## BEGIN RECORDS SUPPLIED

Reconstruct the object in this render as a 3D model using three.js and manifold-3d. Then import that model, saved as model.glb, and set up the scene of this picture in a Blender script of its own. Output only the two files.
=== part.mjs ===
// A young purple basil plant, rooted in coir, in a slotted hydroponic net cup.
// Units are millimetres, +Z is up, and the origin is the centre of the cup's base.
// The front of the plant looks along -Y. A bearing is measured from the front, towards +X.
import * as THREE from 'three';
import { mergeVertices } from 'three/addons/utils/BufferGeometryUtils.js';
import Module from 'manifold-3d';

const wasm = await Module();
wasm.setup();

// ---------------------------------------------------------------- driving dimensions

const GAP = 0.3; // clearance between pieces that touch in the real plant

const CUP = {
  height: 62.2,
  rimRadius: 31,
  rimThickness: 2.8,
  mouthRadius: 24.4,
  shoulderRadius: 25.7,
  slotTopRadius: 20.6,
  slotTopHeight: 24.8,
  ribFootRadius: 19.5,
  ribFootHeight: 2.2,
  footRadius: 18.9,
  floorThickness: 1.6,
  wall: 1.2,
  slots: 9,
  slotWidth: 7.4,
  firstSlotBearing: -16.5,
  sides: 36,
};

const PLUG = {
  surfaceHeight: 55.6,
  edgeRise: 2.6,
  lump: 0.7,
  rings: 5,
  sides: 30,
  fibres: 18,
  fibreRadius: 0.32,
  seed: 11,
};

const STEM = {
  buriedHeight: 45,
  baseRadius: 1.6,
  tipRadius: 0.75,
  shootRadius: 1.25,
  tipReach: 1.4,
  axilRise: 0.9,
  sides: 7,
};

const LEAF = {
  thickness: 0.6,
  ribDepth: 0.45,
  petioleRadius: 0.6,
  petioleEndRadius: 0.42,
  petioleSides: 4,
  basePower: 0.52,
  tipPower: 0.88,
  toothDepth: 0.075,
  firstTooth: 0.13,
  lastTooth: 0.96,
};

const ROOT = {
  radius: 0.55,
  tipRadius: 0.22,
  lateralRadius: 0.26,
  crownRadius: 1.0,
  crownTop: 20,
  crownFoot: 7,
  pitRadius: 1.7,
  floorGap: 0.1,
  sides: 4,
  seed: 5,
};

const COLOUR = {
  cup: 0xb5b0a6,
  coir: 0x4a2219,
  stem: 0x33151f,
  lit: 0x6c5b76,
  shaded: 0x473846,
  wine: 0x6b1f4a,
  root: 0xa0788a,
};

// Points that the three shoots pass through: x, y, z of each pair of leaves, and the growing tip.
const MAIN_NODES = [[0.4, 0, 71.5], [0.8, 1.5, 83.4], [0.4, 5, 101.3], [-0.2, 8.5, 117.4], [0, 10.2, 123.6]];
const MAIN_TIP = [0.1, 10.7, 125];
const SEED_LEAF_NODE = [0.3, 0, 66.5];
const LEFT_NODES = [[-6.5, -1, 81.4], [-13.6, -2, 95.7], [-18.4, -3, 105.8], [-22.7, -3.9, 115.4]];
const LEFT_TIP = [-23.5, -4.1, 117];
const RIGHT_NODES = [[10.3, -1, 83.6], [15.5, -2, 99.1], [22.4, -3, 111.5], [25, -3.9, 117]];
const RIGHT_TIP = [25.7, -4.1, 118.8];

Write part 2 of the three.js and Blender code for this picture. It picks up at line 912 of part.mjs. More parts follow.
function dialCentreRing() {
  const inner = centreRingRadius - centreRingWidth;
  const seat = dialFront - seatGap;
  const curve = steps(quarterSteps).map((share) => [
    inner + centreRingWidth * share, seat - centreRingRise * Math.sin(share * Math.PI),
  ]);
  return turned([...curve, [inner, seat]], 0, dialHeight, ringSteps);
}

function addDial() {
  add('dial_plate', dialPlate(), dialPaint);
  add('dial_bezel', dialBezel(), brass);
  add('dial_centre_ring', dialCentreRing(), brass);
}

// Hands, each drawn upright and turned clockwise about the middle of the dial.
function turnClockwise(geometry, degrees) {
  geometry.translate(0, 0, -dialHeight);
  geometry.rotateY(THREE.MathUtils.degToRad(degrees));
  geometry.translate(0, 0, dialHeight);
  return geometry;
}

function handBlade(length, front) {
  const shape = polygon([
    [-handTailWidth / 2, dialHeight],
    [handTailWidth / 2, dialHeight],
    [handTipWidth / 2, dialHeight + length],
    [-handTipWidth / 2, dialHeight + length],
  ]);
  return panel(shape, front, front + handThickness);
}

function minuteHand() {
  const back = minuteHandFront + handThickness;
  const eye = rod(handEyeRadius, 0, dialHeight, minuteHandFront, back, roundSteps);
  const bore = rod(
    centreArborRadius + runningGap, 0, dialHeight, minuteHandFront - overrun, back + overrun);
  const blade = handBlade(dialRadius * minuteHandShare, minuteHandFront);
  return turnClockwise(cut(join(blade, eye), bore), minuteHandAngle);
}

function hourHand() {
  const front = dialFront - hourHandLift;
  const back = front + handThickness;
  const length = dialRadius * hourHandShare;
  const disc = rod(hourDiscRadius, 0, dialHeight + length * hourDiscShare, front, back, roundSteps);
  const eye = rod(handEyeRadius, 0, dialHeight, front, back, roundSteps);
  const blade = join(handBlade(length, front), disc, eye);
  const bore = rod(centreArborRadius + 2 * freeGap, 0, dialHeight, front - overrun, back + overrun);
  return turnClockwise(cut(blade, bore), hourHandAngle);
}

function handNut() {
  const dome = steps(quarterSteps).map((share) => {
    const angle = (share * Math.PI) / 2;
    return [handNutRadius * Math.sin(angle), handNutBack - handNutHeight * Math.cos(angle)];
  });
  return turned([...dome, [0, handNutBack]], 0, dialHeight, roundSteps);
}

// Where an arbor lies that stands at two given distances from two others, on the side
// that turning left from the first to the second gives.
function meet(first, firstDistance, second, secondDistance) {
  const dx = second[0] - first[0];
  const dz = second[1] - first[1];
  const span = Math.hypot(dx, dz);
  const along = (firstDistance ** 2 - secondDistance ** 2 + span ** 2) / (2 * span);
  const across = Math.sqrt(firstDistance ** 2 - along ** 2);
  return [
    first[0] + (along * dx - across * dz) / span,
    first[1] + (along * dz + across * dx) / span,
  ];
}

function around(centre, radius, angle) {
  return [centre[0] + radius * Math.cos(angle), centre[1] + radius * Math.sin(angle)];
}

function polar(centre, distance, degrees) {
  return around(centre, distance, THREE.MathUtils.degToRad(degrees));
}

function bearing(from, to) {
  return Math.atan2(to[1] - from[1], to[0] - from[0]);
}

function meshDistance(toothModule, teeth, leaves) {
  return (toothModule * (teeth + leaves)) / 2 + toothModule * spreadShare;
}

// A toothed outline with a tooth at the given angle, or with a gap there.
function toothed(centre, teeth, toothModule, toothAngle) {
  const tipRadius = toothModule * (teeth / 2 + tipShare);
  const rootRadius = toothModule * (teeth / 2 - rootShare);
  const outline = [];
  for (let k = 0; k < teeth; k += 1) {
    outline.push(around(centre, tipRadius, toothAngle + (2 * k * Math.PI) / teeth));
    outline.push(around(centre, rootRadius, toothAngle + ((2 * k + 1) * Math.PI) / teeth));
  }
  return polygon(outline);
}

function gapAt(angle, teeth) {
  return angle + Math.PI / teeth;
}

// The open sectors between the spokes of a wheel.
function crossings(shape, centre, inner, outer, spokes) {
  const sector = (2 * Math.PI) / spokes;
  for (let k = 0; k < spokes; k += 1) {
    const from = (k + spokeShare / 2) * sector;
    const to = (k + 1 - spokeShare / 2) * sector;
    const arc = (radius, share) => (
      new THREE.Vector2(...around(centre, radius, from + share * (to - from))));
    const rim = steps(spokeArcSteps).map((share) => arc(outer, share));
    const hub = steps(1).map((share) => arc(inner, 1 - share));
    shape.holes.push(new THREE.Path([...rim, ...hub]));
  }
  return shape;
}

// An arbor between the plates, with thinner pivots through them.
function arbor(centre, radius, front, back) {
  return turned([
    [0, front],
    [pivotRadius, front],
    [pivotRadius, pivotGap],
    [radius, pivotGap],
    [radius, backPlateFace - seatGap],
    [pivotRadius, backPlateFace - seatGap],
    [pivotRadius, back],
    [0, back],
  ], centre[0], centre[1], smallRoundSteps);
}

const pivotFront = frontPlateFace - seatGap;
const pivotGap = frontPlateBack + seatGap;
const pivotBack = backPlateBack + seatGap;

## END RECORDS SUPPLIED

DIRECTIVE:
Please copy only these lines, exactly: the first line of the records through the line containing "const GAP = 0.3;", ends included.

SOLUTION:
Reconstruct the object in this render as a 3D model using three.js and manifold-3d. Then import that model, saved as model.glb, and set up the scene of this picture in a Blender script of its own. Output only the two files.
=== part.mjs ===
// A young purple basil plant, rooted in coir, in a slotted hydroponic net cup.
// Units are millimetres, +Z is up, and the origin is the centre of the cup's base.
// The front of the plant looks along -Y. A bearing is measured from the front, towards +X.
import * as THREE from 'three';
import { mergeVertices } from 'three/addons/utils/BufferGeometryUtils.js';
import Module from 'manifold-3d';

const wasm = await Module();
wasm.setup();

// ---------------------------------------------------------------- driving dimensions

const GAP = 0.3; // clearance between pieces that touch in the real plant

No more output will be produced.